Eso dice mucho de algo que debemos afrontar. En ese «tira y afloje» entre las fuerzas independentistas, hay sectores que tienen una concepción de la igualdad, de la libertad, de la ciudadanía y de la democracia que no encaja perfectamente con la «visión republicana» que se promueve de cara a la galería. El sector conservador-neoliberal que, dicho sea de paso, tiene una enorme capacidad de veto frente a las iniciativas de los sectores populares del espectro político en Catalunya, pone en entredicho constantemente las políticas progresistas, e incluso impide que se discutan abiertamente los problemas de fondo que tiene la sociedad catalana.
Lo estamos viendo con mucha claridad en estos días en los que se empieza a hablar de una mesa de negociación, pero lo hemos visto a lo largo de toda la historia de Catalunya en otros registros. Pensemos la manera en la cual las derechas locales han pactado sistemáticamente con las derechas de Madrid cuando lo que estaba en juego eran los privilegios de clase, o cuando la visión que se defendía o promovía coincidía con la particular auto-comprensión que tiene ese bloque de una Catalunya conservadora política y culturalmente, y neoliberal económica y socialmente.
A esta altura todas estas cosas, deberían ser más o menos evidentes. Sino lo son, deberíamos empezar a preguntarnos, qué hemos hecho nosotros para merecer esto.
[3] A quienes crean que este asunto sobre la nacionalidad, su reconocimiento y adquisición es una cuestión menor, les recuerdo que la primera y la más importante prerrogativa que tiene el «soberano» es definir «quiénes somos», distinguiéndonos de quienes no lo son.

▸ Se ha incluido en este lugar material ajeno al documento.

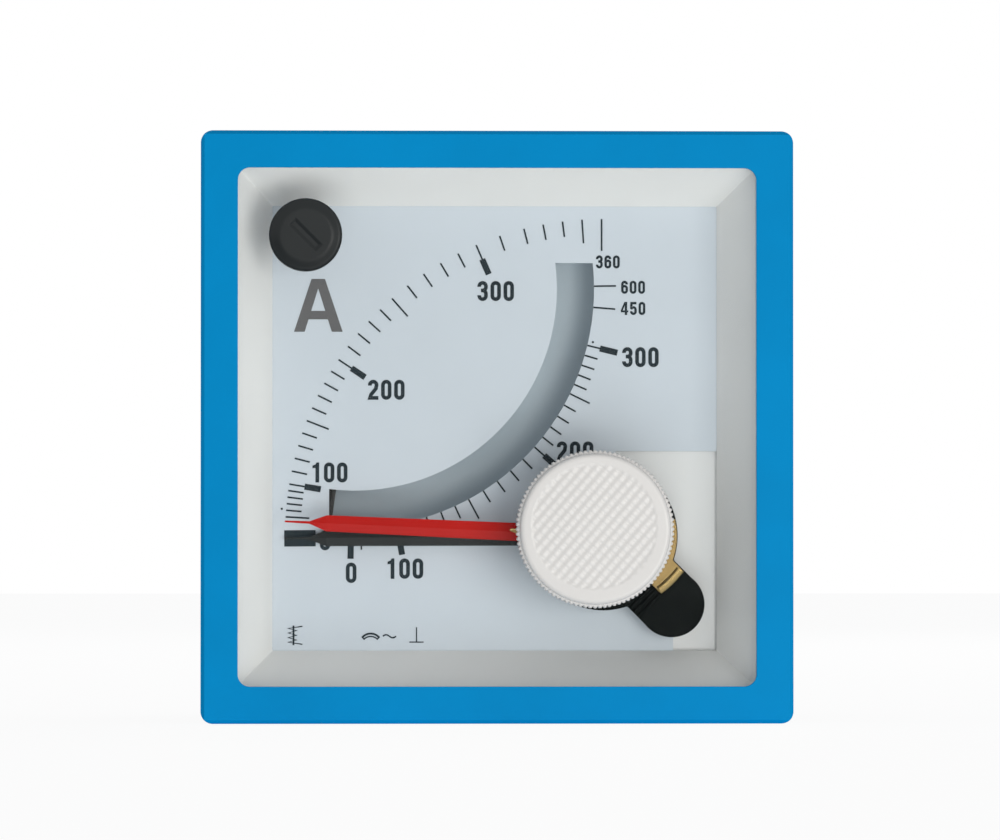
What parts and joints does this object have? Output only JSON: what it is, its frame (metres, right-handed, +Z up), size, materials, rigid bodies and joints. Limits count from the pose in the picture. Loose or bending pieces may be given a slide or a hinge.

En este marco, cabe recordar que en ese documento pretendidamente fundacional, en el cual el «soberano» no tenía (en principio) otro límite más que su propia voluntad (era expresión de un «estado de excepción» que daría lugar, eventualmente, a un marco jurídico estatal independiente), se decidió que: solo serían catalanes los españoles que, o bien hubieran nacidos en el territorio, o habitasen en otros territorios, en caso que fueran descendientes de catalanes. En cambio, los extranjeros nacidos en Catalunya, no serían catalanes de origen, aunque podrían demandar su nacionalidad a posteriori través de un procedimiento específico. También se decidió poner fin a la relación especial con los países latinoamericanos que, por motivos históricos, reconocía la ley de inmigración española, al equiparar las exigencias para la adquisición de ciudadanía plena de estos con el resto de los nacionales de otros países. Las razones detrás de esas decisiones deben ser interpretadas y explicadas.
A primera vista, el debate puede parecer trivial o secundario, pero tiene relevancia si, en vez de quedarnos exclusivamente en los detalles jurídicos, pasamos a los imaginarios subyacentes que explican las alternativas descartadas por el soberano a la hora de articular la norma. En la historia sudamericana de liberación estas discusiones fueron habituales, y la propia Revolución francesa estuvo marcada  por los extensos debates promovidos por quienes pertenecían a categorías humanas no reconocidas plenamente, o reconocidas parcial o condicionalmente.